Every morning London goes into his den and holds to a strict regime of work. A thousand words a day is his literary task. This he ordinarily accomplishes between 7 and 12; but if the allotment is not done at noon, be writes after luncheon. Study, recreation and talk, with what he considers most important of all, the cultivation of eucalyptus, occupy the balance of his time.
For more than a year the Snark, the “two-master” in which he sailed the south seas, was his home, yet even while on the broad seas, save when storms kept him and his crew busy, he kept up his literary work.
The London library is most interesting to the visitor. Besides a working quoto of books it contains photographs and curios gathered from every part of the globe, from the mummified head of a South American Indian to a toy book with which he plays a practical joke on the unsuspecting.

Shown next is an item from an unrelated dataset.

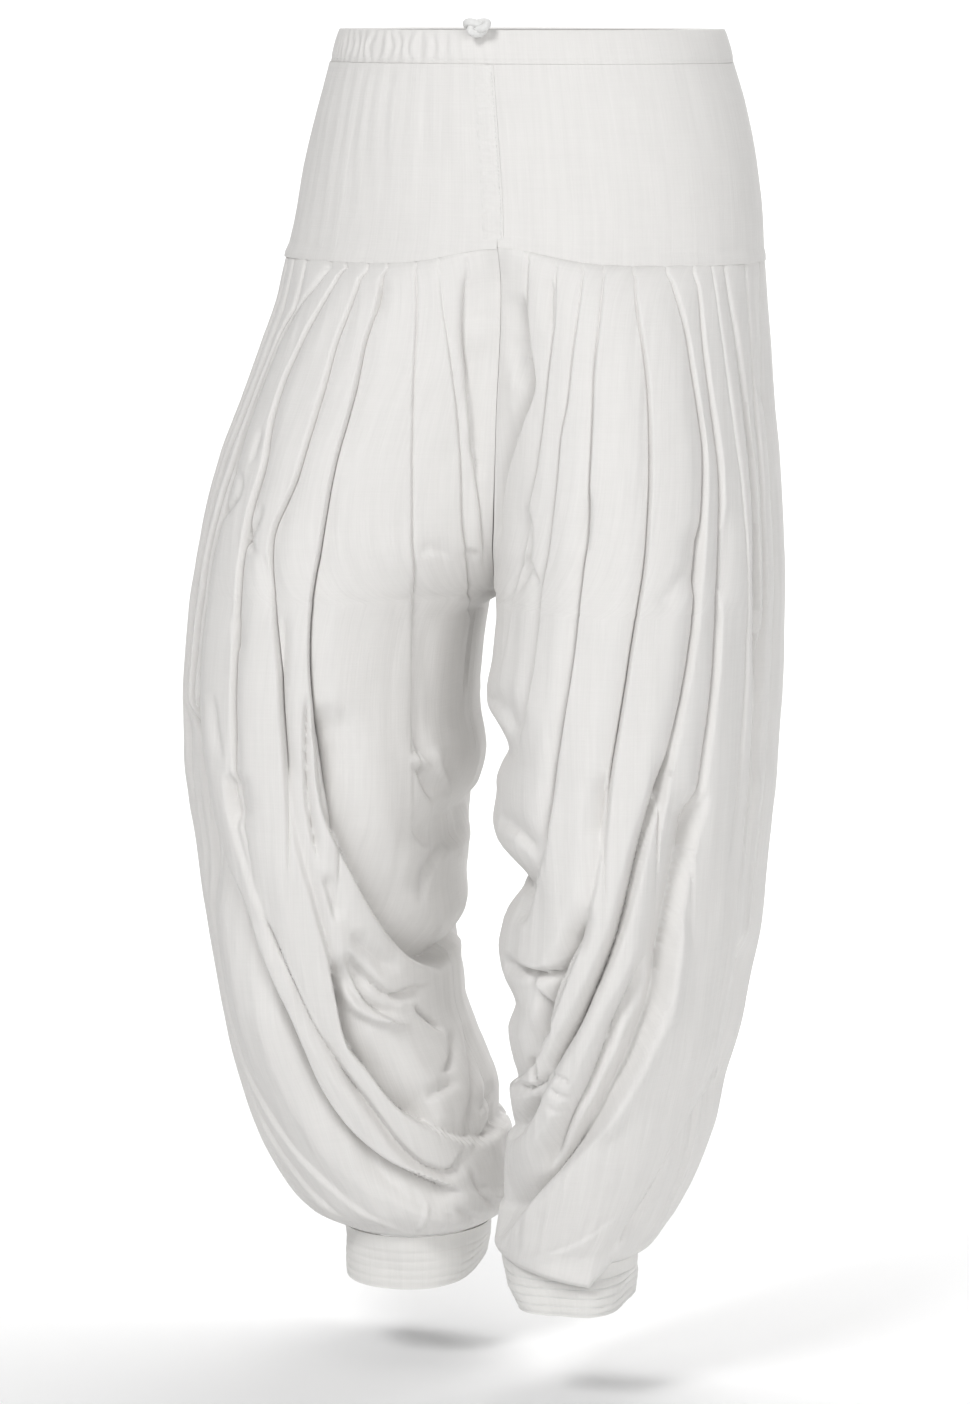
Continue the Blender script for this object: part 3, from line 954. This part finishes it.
def pleat_folds(leg, face, rows, columns):
    """Fold depth of a leg's pleats on an even grid of runs and shares, averaged from fine strips."""
    v = np.linspace(0, 1, STRIP_ROWS)
    even = np.linspace(0, 1, ROWS_TRIED)
    places = [curve(list(zip(even, found)), v) for found in row_places(leg, face)]
    paths = [laid_path(leg, face, k, places[k]) for k in range(PLEATS + 1)]
    runs, fractions, angles = (np.stack([path[i] for path in paths], 1) for i in range(3))
    deep = np.stack([laid_depth(leg, face, k, places[k]) for k in range(PLEATS + 1)], 1)
    lines = leg_point(leg, face, runs, angles / medial_angle(leg, runs), 0 * runs)
    width = np.linalg.norm(np.diff(lines, axis=1), axis=-1)[..., None]
    # Each pleat steps in steeply beside its flap edge and rises slowly on the other side, in millimetres
    steep = (4.2 + 4 * rising(v, 0.45, 0.4))[:, None, None]
    slow = (19 + 24 * rising(v, 0.35, 0.4))[:, None, None]
    part = np.linspace(0, 1, STRIP_PARTS)

    def between(values):
        return values[:, :-1, None] * (1 - part) + values[:, 1:, None] * part

    step_side = deep[:, :-1, None] * np.clip(1 - part * width / steep, 0, 1) ** 1.5
    long_side = deep[:, 1:, None] * np.clip(1 - (1 - part) * width / slow, 0, 1) ** 1.8
    fold = np.maximum(step_side, long_side)
    run, angle = between(runs), between(angles)
    if face == "back":
        outer = rising(np.arange(PLEATS)[None, :, None] + part, 4, 3)
        angle = angle * outer + angle_across(leg, face, run, between(fractions)) * (1 - outer)
    share = np.clip(angle / medial_angle(leg, run), 0, 1)
    i = np.clip((run - YOKE_SEAM) / (LEG_END[leg] - YOKE_SEAM), 0, 1) * (rows - 1)
    return spread_evenly(fold, (i, share * (columns - 1)), rows, columns)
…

The loyal Californian finds satisfaction in the intention of the Londons to make California an abiding home. It is well known that Bret Harte, the novelist’s predecessor in the art, wrote nothing after he deserted the coast equal to the work done here. It is felt by many that Edwin Markham. who forsook Berkeley hills for metropolitan New York, might return to his old haunts, much to the advantage of his muse. In fact, Markham keeps promising himself a home in the west once more. London, lover of the out of doors, knows what the home land has done for him and holds to it as ths kingdom of his heart’s desire.